All the data should come back exactly as it was given.

Data lines —
----------------
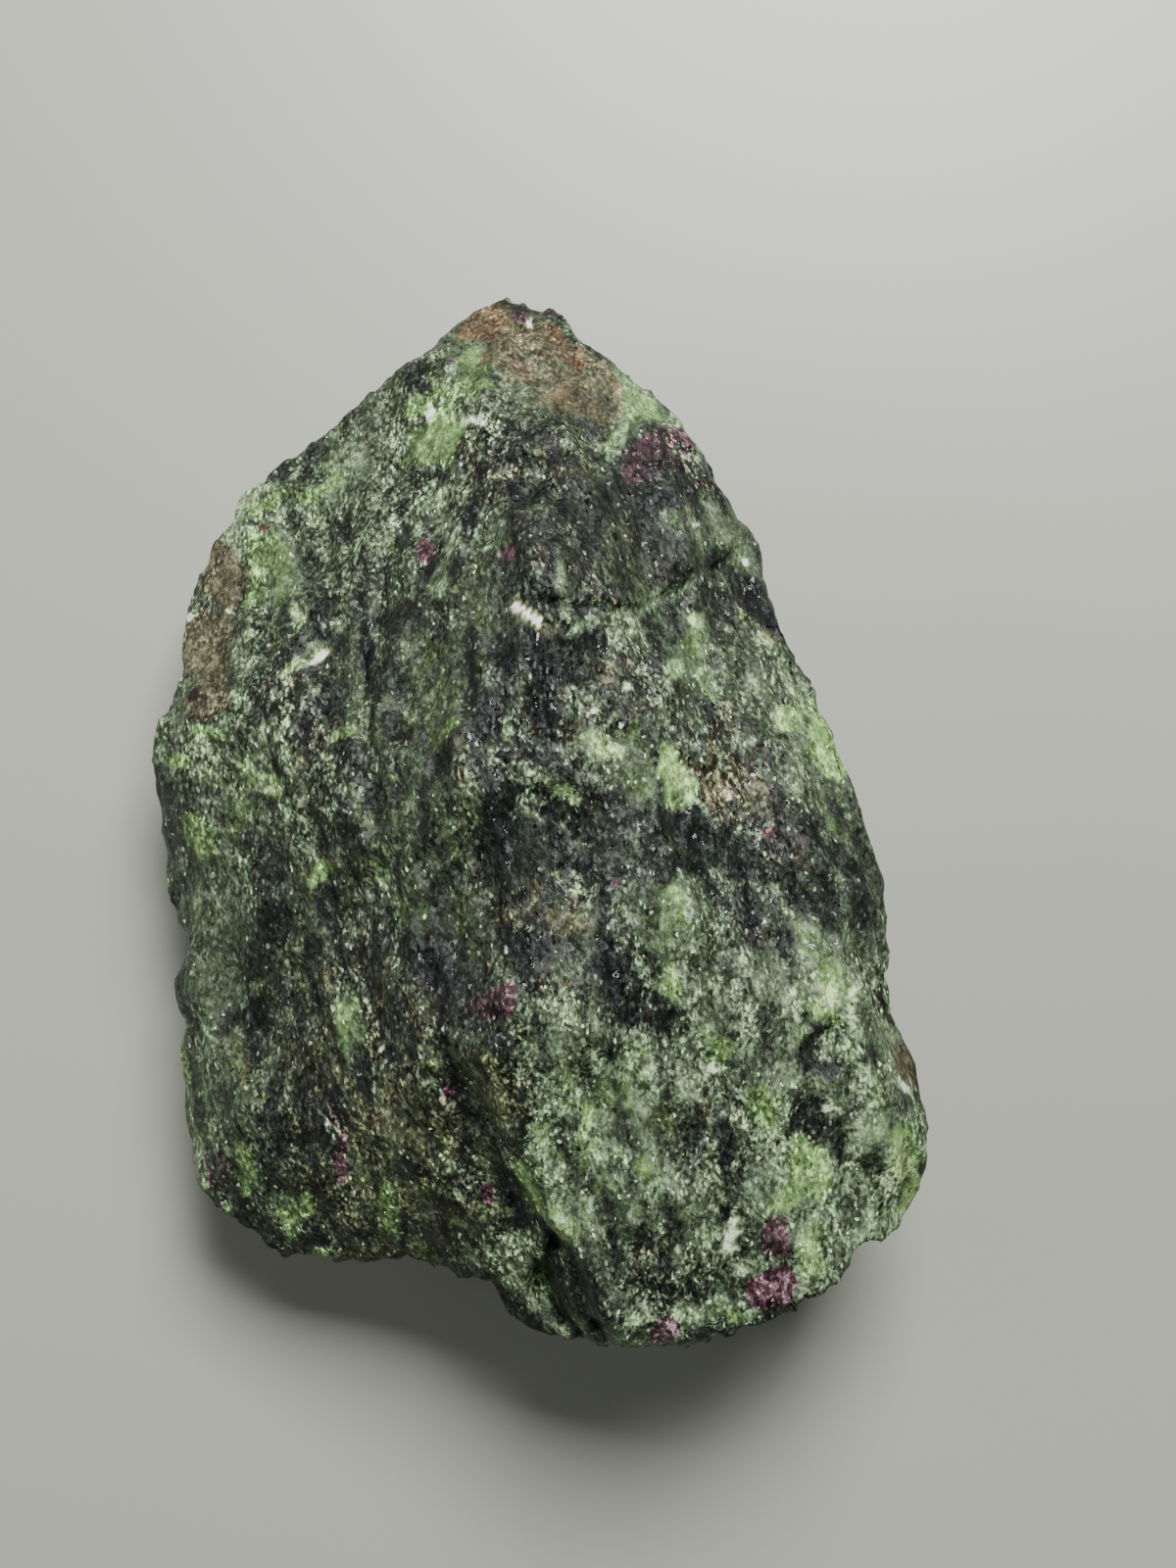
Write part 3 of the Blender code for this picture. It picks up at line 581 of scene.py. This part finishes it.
# Clouds where the rock is paler or darker than its minerals alone would be: partly its own tone
# and partly painted light and shade, which lifts faces and hollows that fall into shade and darkens
# others: x, y, half length, half breadth, direction, and how much paler.
CLOUDS_AND_PAINTED_SHADE = (
    (-28.5, 6, 3.5, 2.2, 90, -.11), (-23.5, -7.5, 6.5, 3, 100, -.1), (-14, -21, 8, 5, 125, -.17),
    (-36, -21, 10, 3, 93, -.14), (-27, -29, 7, 3.5, 105, -.17), (-25, -20, 5, 3, 100, -.09),
    (-9, -14, 5, 5, 90, -.06), (-3, -17.5, 9, 7, 0, -.08), (-10, -3, 3.5, 7, 0, -.08),
    (-16, 11, 4, 3.5, 60, -.09), (-35, -3, 4, 3.5, 90, -.05), (4, -2, 4, 3, 90, -.06),
    (8, -9, 4, 3, 90, -.06), (7, -28.5, 6, 3, 160, -.14), (14, -23, 4.5, 3, 30, -.07),
    (.5, 37, 4.5, 3, 90, -.12), (6.5, 31, 4.5, 4, 90, -.14), (-4, 24.5, 5, 3.5, 90, -.08),
    (-10, 13, 4, 4, 90, -.06), (4, 16, 4, 3.5, 90, -.1), (13, 12.5, 5.5, 4, 125, -.1),
    (15.5, 7.5, 3.5, 3, 90, -.08), (10.5, -51, 8, 4.5, 0, -.13), (-3, -36.5, 6, 3, 0, -.08),
    (12, -40, 4, 3, 90, -.05), (30, -35, 4, 3, 90, -.08), (-7, -47.5, 3, 2.5, 0, -.12),
    (-23, -41, 4.5, 3, 20, -.06), (16, -14, 5, 3.5, 120, -.06), (-22, 1, 4, 3, 90, -.06),
    (-3, -2.5, 4.5, 3, 0, .19), (14, 3, 4, 3, 90, .07), (8, 0, 6.5, 4, 160, .13),
    (0, 4, 4, 3, 0, .05), (-15, -2, 5, 4, 90, .11), (-28.5, -5, 6, 4, 100, .16),
    (-16, 6, 4, 3.5, 90, .1), (22.5, -9, 5, 3.5, 130, .14), (23, -16, 3.5, 3, 0, -.07),
    (11, -16, 4, 3, 90, .09), (0, -27, 3.5, 3.5, 0, .07), (3, -31, 5, 3, 0, .07),
    (-6, -25, 4.5, 4, 100, .06), (-21, -36, 4, 3.5, 100, .11), (-3.5, -47, 4, 3, 90, .15),
    (-5.5, -52, 4.5, 3, 90, .1), (14.5, -36.5, 4.5, 3.5, 90, .12), (11, -31, 4.5, 3, 90, .06),
    (24, -24, 5.5, 4.5, 90, .12), (25.5, -35.5, 4, 4, 90, .14), (33, -41, 8, 3.5, 90, .1),
    (7, -57, 9, 4, 0, .2), (9, -45.5, 5, 3, 0, .07), (20, -48.5, 6, 4, 90, .14),
    (-32, -42, 5, 4, 100, .07), (-34, 24, 4.5, 3, 70, .05), (-40, 18, 5, 3, 80, .08),
    (-43, 5, 5, 2.5, 90, .08), (-31.5, 32, 4.5, 2.8, 50, .07), (7, 39, 6, 3.5, 140, .12),
    (10, 34, 4, 3, 130, .06), (13, 22.5, 5.5, 4, 100, .12), (20, 13, 4, 3, 110, .07),
    (20, 3, 4, 3.5, 90, .06), (8.9, -20.7, 2.6, 1.6, 98, .1), (-9.5, -22.5, 4.5, 3.5, 90, .16),
)
RAGGED = (2.6, 1.1)      # size and reach of the wandering of a patch's edge
FRAYED = (1.3, 0.9)      # size of the frayed specks along it, and how far they eat into it
FRAYS = (0.6, 0.4)       # shares of the larger and the smaller specks
WHOLE = 2.0              # patches whose half breadth is under this wander and fray less
SHARPNESS = 1.7          # how quickly a patch comes in behind its edge
SPILL = 0.15             # how far it reaches past its oval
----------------
The response —
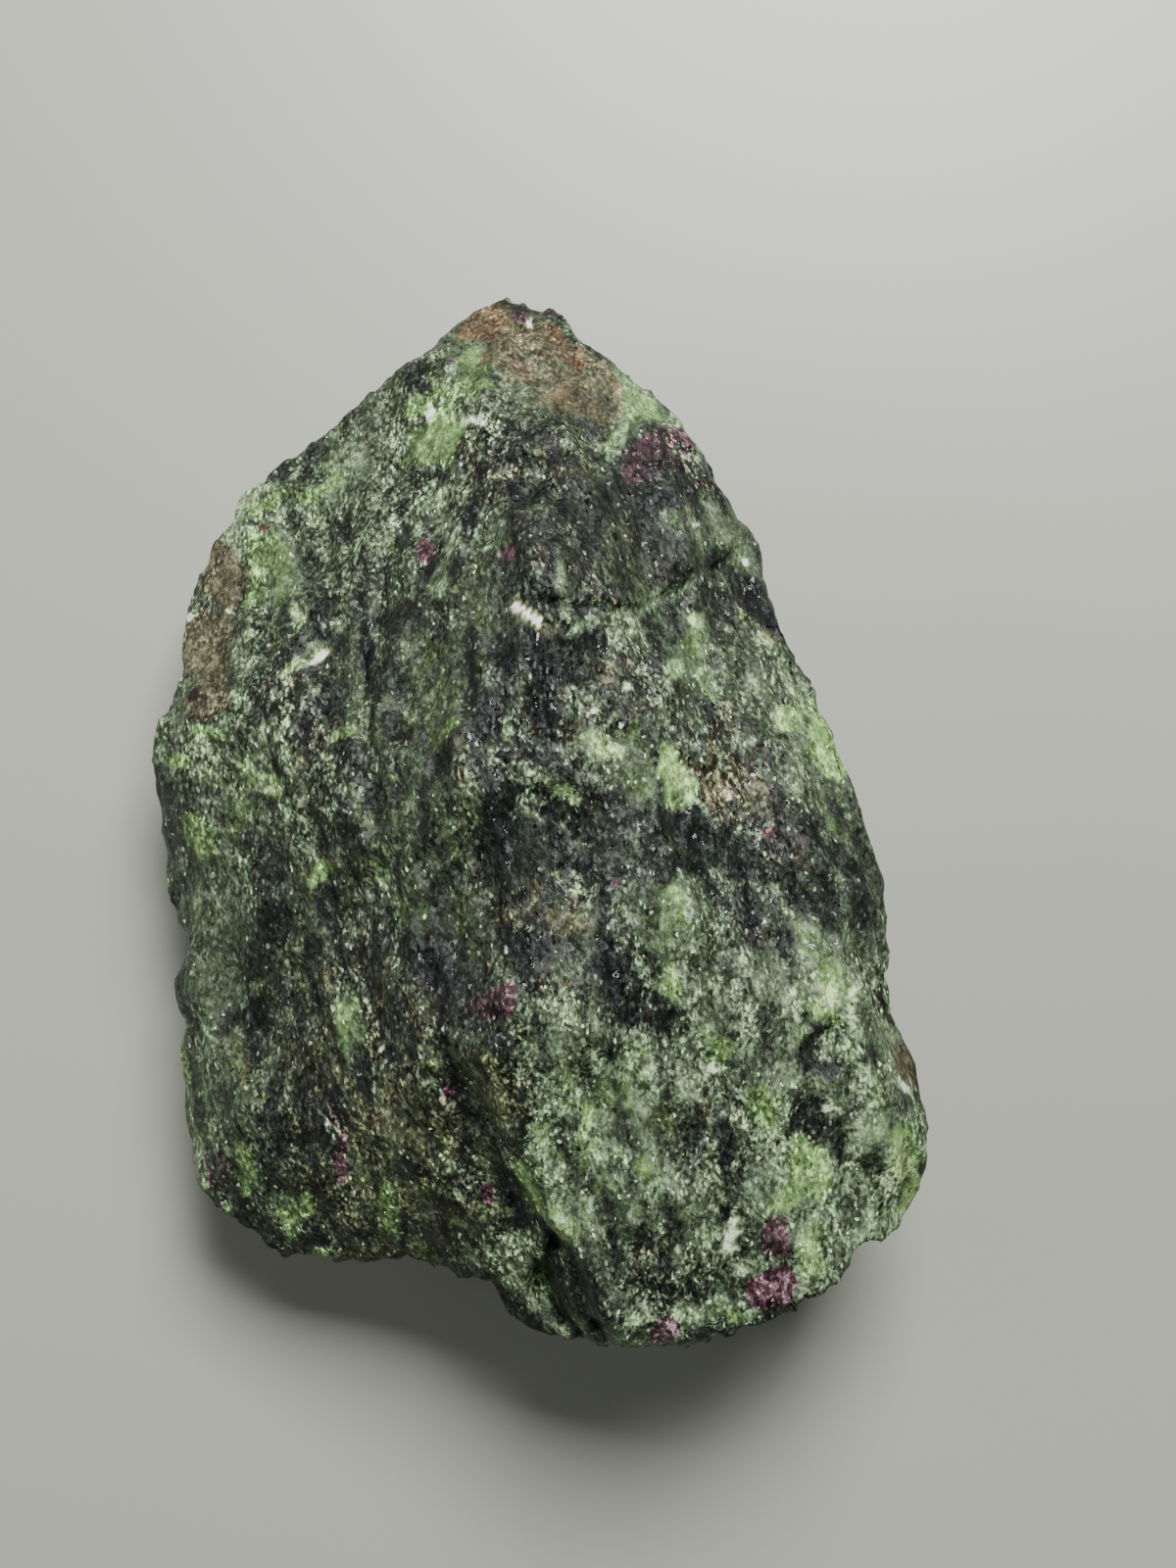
Write part 3 of the Blender code for this picture. It picks up at line 581 of scene.py. This part finishes it.
# Clouds where the rock is paler or darker than its minerals alone would be: partly its own tone
# and partly painted light and shade, which lifts faces and hollows that fall into shade and darkens
# others: x, y, half length, half breadth, direction, and how much paler.
CLOUDS_AND_PAINTED_SHADE = (
    (-28.5, 6, 3.5, 2.2, 90, -.11), (-23.5, -7.5, 6.5, 3, 100, -.1), (-14, -21, 8, 5, 125, -.17),
    (-36, -21, 10, 3, 93, -.14), (-27, -29, 7, 3.5, 105, -.17), (-25, -20, 5, 3, 100, -.09),
    (-9, -14, 5, 5, 90, -.06), (-3, -17.5, 9, 7, 0, -.08), (-10, -3, 3.5, 7, 0, -.08),
    (-16, 11, 4, 3.5, 60, -.09), (-35, -3, 4, 3.5, 90, -.05), (4, -2, 4, 3, 90, -.06),
    (8, -9, 4, 3, 90, -.06), (7, -28.5, 6, 3, 160, -.14), (14, -23, 4.5, 3, 30, -.07),
    (.5, 37, 4.5, 3, 90, -.12), (6.5, 31, 4.5, 4, 90, -.14), (-4, 24.5, 5, 3.5, 90, -.08),
    (-10, 13, 4, 4, 90, -.06), (4, 16, 4, 3.5, 90, -.1), (13, 12.5, 5.5, 4, 125, -.1),
    (15.5, 7.5, 3.5, 3, 90, -.08), (10.5, -51, 8, 4.5, 0, -.13), (-3, -36.5, 6, 3, 0, -.08),
    (12, -40, 4, 3, 90, -.05), (30, -35, 4, 3, 90, -.08), (-7, -47.5, 3, 2.5, 0, -.12),
    (-23, -41, 4.5, 3, 20, -.06), (16, -14, 5, 3.5, 120, -.06), (-22, 1, 4, 3, 90, -.06),
    (-3, -2.5, 4.5, 3, 0, .19), (14, 3, 4, 3, 90, .07), (8, 0, 6.5, 4, 160, .13),
    (0, 4, 4, 3, 0, .05), (-15, -2, 5, 4, 90, .11), (-28.5, -5, 6, 4, 100, .16),
    (-16, 6, 4, 3.5, 90, .1), (22.5, -9, 5, 3.5, 130, .14), (23, -16, 3.5, 3, 0, -.07),
    (11, -16, 4, 3, 90, .09), (0, -27, 3.5, 3.5, 0, .07), (3, -31, 5, 3, 0, .07),
    (-6, -25, 4.5, 4, 100, .06), (-21, -36, 4, 3.5, 100, .11), (-3.5, -47, 4, 3, 90, .15),
    (-5.5, -52, 4.5, 3, 90, .1), (14.5, -36.5, 4.5, 3.5, 90, .12), (11, -31, 4.5, 3, 90, .06),
    (24, -24, 5.5, 4.5, 90, .12), (25.5, -35.5, 4, 4, 90, .14), (33, -41, 8, 3.5, 90, .1),
    (7, -57, 9, 4, 0, .2), (9, -45.5, 5, 3, 0, .07), (20, -48.5, 6, 4, 90, .14),
    (-32, -42, 5, 4, 100, .07), (-34, 24, 4.5, 3, 70, .05), (-40, 18, 5, 3, 80, .08),
    (-43, 5, 5, 2.5, 90, .08), (-31.5, 32, 4.5, 2.8, 50, .07), (7, 39, 6, 3.5, 140, .12),
    (10, 34, 4, 3, 130, .06), (13, 22.5, 5.5, 4, 100, .12), (20, 13, 4, 3, 110, .07),
    (20, 3, 4, 3.5, 90, .06), (8.9, -20.7, 2.6, 1.6, 98, .1), (-9.5, -22.5, 4.5, 3.5, 90, .16),
)
RAGGED = (2.6, 1.1)      # size and reach of the wandering of a patch's edge
FRAYED = (1.3, 0.9)      # size of the frayed specks along it, and how far they eat into it
FRAYS = (0.6, 0.4)       # shares of the larger and the smaller specks
WHOLE = 2.0              # patches whose half breadth is under this wander and fray less
SHARPNESS = 1.7          # how quickly a patch comes in behind its edge
SPILL = 0.15             # how far it reaches past its oval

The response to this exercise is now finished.